* [Task to carry out] Give the number of lines in the data that hold the string "finishes". Nothing else is needed.

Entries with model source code
::::::::::

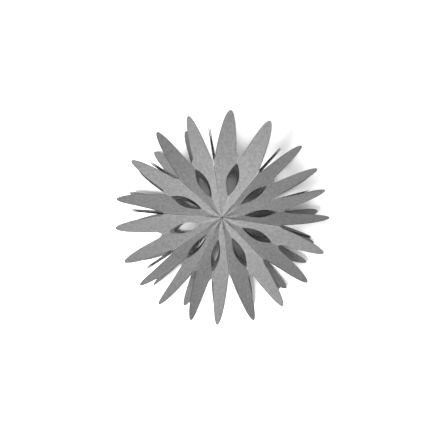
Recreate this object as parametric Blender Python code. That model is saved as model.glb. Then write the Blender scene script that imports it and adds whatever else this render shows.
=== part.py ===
"""Paper snowflake star: ten folded card units, glued side by side round one axis.

Every unit is a flattened tube of six panels: two webs that lie against its neighbours' webs, and
between them, at the front and at the back, a gusset of two half panels that meet in a valley fold.
The folds of a gusset all start at one apex on the axis. Each half panel ends in a leaf, each web ends
in a middle leaf, and a lens-shaped hole is cut across every valley fold. Two strips of double-sided
tape hold each pair of webs together. The star lies on its back leaves, with its axis along Z.
"""

import math

import bmesh
import bpy
from mathutils import Vector

# Openings of the units at the front, clockwise from the first seam, and how far each seam turns
# on its way from the front to the back.
FIRST_SEAM = math.radians(99)
FRONT_OPENINGS = [math.radians(angle) for angle in (48.5, 30.5, 28.5, 37, 37.5, 34, 28.5, 38.5, 37.5, 39.5)]
SEAM_TWISTS = [math.radians(angle) for angle in (0.5, 0.5, -1, 3, 6, 0, -5, 4, -4, 7.5)]

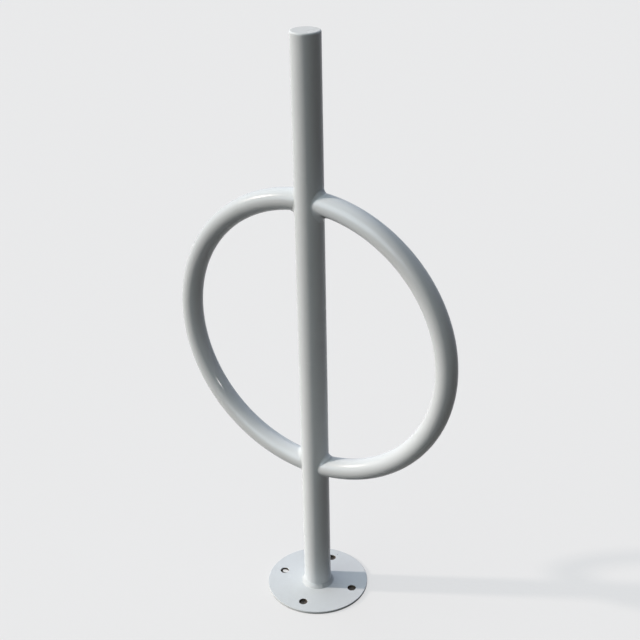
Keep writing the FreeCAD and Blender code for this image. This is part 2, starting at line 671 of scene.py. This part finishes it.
@dataclass
class WeldBead:
    """What every weld of the rack shares: ripples, lumps, and the flap disc that dressed them.

    Attributes:
        name: The name of the piece.
        node: The plain weld that the piece stands for.
        ripple_pitch: From one ripple of the bead to the next.
        ripple_height: How far a ripple stands out before it is dressed.
        ripple_lag: How far a ripple's ends trail behind its middle, in ripples.
        lump_spacing: From one lump of the bead to the next.
        lump_height: How far the lumps go in and out.
        steps_per_ripple: Mesh columns to each ripple.
        toe_width: How wide the edge of the bead is that keeps its place.
        smoothing: How many times the flap disc goes over it.
        smoothing_share: How much of a bump each time takes off.
        crease_deg: The angle over which an edge of the bead still shows.
    """

    name: str
    node: str
    ripple_pitch: float = 2.4 * MM
    ripple_height: float = 0.30 * MM
    ripple_lag: float = 1.2
    lump_spacing: float = 11 * MM
    lump_height: float = 0.5 * MM
    steps_per_ripple: int = 4
    toe_width: float = 1.3 * MM
    smoothing: int = 2
    smoothing_share: float = 0.5
    crease_deg: float = 50.0

    def wall_distance(self, place: Vector) -> float:
        """How far a place is from the nearer of the two steels that the bead joins."""
        raise NotImplementedError

    def travel(self, place: Vector) -> float:
        """How far along the bead a place is, from 0 to 1."""
        raise NotImplementedError

    def across(self, place: Vector) -> float:
        """How far a place is from the middle of the bead's face, where 1 is its toe."""
        raise NotImplementedError

    def ripple_count(self) -> int:
        """The number of ripples in the whole bead."""
        raise NotImplementedError

    def on_crest(self, place: Vector) -> bool:
        """Says whether a place is on the crest of a ripple, each of which is a crescent across the face.

        Args:
            place: A place on the bead's mesh.

        Returns:
            True on a crest that is well clear of both toes.
        """
        if self.wall_distance(place) < self.toe_width / 2:
            return False
        lag = self.ripple_lag * self.across(place) ** 2
        phase = (self.travel(place) * self.ripple_count() + lag) % 1.0
        return phase < 1 / self.steps_per_ripple

    def claim_primitive(self) -> Object:
        """Names the primitive that was just added, and settles its place in its mesh.

        Returns:
            The primitive, as the start of the bead.
        """
        piece = bpy.context.active_object
        piece.name = self.name
        piece.data.name = self.name
        settle_in_mesh(piece)
        return piece

    def raise_ripples(self, piece: Object) -> None:
        """Pushes the crests of the ripples out of the bead's face."""
        push_out(piece, self.on_crest, self.ripple_height)

    def dress(self, piece: Object) -> None:
        """Gives the bead its lumps and then smooths it as a flap disc does, with its toes left in place.

        Args:
            piece: The bead.
        """
        face = piece.vertex_groups.new(name="face")
        for vertex in piece.data.vertices:
            share = min(max(self.wall_distance(vertex.co) / self.toe_width, 0.0), 1.0)
            face.add([vertex.index], share, "REPLACE")
        lumps = bpy.data.textures.new(f"{self.name}_lumps", "CLOUDS")
        lumps.noise_scale = self.lump_spacing
        lumps.noise_depth = 1
        displace = piece.modifiers.new("lumps", "DISPLACE")
        displace.texture = lumps
        displace.texture_coords = "LOCAL"
        displace.strength = self.lump_height
        displace.mid_level = 0.5
        displace.vertex_group = face.name
        smooth = piece.modifiers.new("flap_disc", "SMOOTH")
        smooth.factor = self.smoothing_share
        smooth.iterations = self.smoothing
        smooth.vertex_group = face.name
        apply_modifiers(piece)
        bpy.ops.object.shade_smooth_by_angle(angle=math.radians(self.crease_deg))

    def stand_in(self, piece: Object, coat: Material) -> None:
        """Dresses the bead, coats it and puts it in the place of its plain node.

        Args:
            piece: The bead.
            coat: Its coat.
        """
        self.dress(piece)
        cover(piece, coat)
        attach(piece, BODY)
        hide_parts(self.node)
        LOG.info("%s: %d vertices, stands for %s", piece.name, len(piece.data.vertices), self.node)


@dataclass
class RoundWeld(WeldBead):
    """A weld that runs level round the post.

    Attributes:
        post_radius: The outside radius of the post.
        outline: The bead's face in section, from its lower toe to its upper one, as (radius, height).
        root_depth: How far the hidden back of the bead lies in the post's wall.
        shelf_height: The height of the level steel under the bead, or None if it lies on the post alone.
        stop_turn_deg: Where the bead ends over its own start, from +X towards +Y.
        stop_reach: How far that lap reaches to each side.
        stop_height: How far it stands out of the rest.
    """

    post_radius: float = 0.0
    outline: list[tuple[float, float]] = field(default_factory=list)
    root_depth: float = 1.0 * MM
    shelf_height: float | None = None
    stop_turn_deg: float = 0.0
    stop_reach: float = 2.8 * MM
    stop_height: float = 0.5 * MM

    def ripple_count(self) -> int:
        """The number of ripples in the whole bead."""
        return round(2 * math.pi * self.outline[0][0] / self.ripple_pitch)

    def travel(self, place: Vector) -> float:
        """How far round the post a place is, from 0 to 1."""
        return math.atan2(place.y, place.x) / (2 * math.pi) % 1.0

    def across(self, place: Vector) -> float:
        """How far a place is from the middle height of the bead, where 1 is a toe."""
        low, high = self.outline[0][1], self.outline[-1][1]
        return (place.z - (low + high) / 2) / ((high - low) / 2)

    def wall_distance(self, place: Vector) -> float:
        """How far a place stands out of the post's wall, or over the shelf if that is less.

        Args:
            place: A place on the bead's mesh.

        Returns:
            The distance, in metres.
        """
        from_post = math.hypot(place.x, place.y) - self.post_radius
        if self.shelf_height is None:
            return from_post
        return min(from_post, place.z - self.shelf_height)

    def in_stop(self, place: Vector) -> bool:
        """Says whether a place is on the lap where the bead ends.

        Args:
            place: A place on the bead's mesh.

        Returns:
            True on the lap, well clear of both toes.
        """
        turn = math.radians(self.stop_turn_deg)
        middle = Vector((math.cos(turn), math.sin(turn))) * place.xy.length
        return (place.xy - middle).length < self.stop_reach and self.wall_distance(place) > self.toe_width / 2

    def raise_stop(self, piece: Object) -> None:
        """Pushes out the lap where the bead ends over its own start."""
        push_out(piece, self.in_stop, self.stop_height)

    def build(self) -> Object:
        """Models the bead: a ring is drawn at the lower toe, extruded up the outline, and closed at the back.

        Returns:
            The bead as a closed piece.
        """
        deselect_everything()
        columns = self.ripple_count() * self.steps_per_ripple
        radius, height = self.outline[0]
        bpy.ops.mesh.primitive_circle_add(vertices=columns, radius=radius, location=(0.0, 0.0, height))
        piece = self.claim_primitive()
        bpy.ops.object.mode_set(mode="EDIT")
        bpy.ops.mesh.select_mode(type="VERT")
        bpy.ops.mesh.select_all(action="SELECT")
        root_radius = self.post_radius - self.root_depth
        rows = [*self.outline[1:], (root_radius, self.outline[-1][1]), (root_radius, self.outline[0][1])]
        for next_radius, next_height in rows:
            bpy.ops.mesh.extrude_region_move(
                TRANSFORM_OT_translate={"value": (0.0, 0.0, next_height - height)},
            )
            scale = next_radius / radius
            bpy.ops.transform.resize(value=(scale, scale, 1.0), center_override=(0.0, 0.0, next_height))
            radius, height = next_radius, next_height
        bpy.ops.mesh.select_all(action="DESELECT")
        bpy.ops.mesh.select_mode(type="EDGE")
        bpy.ops.mesh.select_non_manifold()
        bpy.ops.mesh.bridge_edge_loops()
        bpy.ops.object.mode_set(mode="OBJECT")
        point_faces_outwards(piece)
        return piece


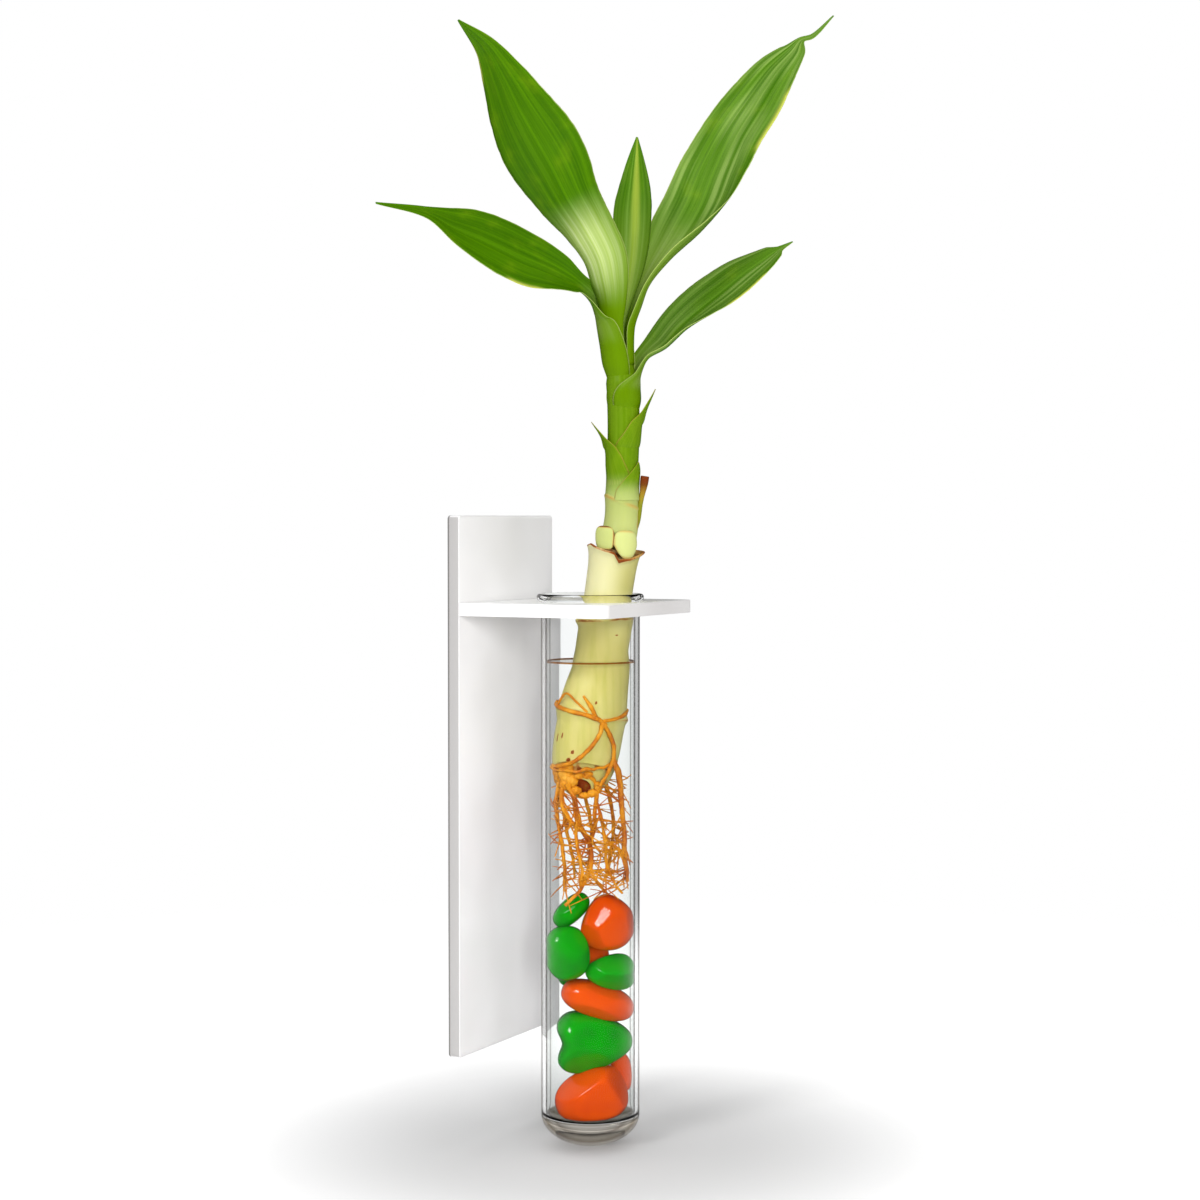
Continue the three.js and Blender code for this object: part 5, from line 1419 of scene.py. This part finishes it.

::::::::::

* [Expected answer] 2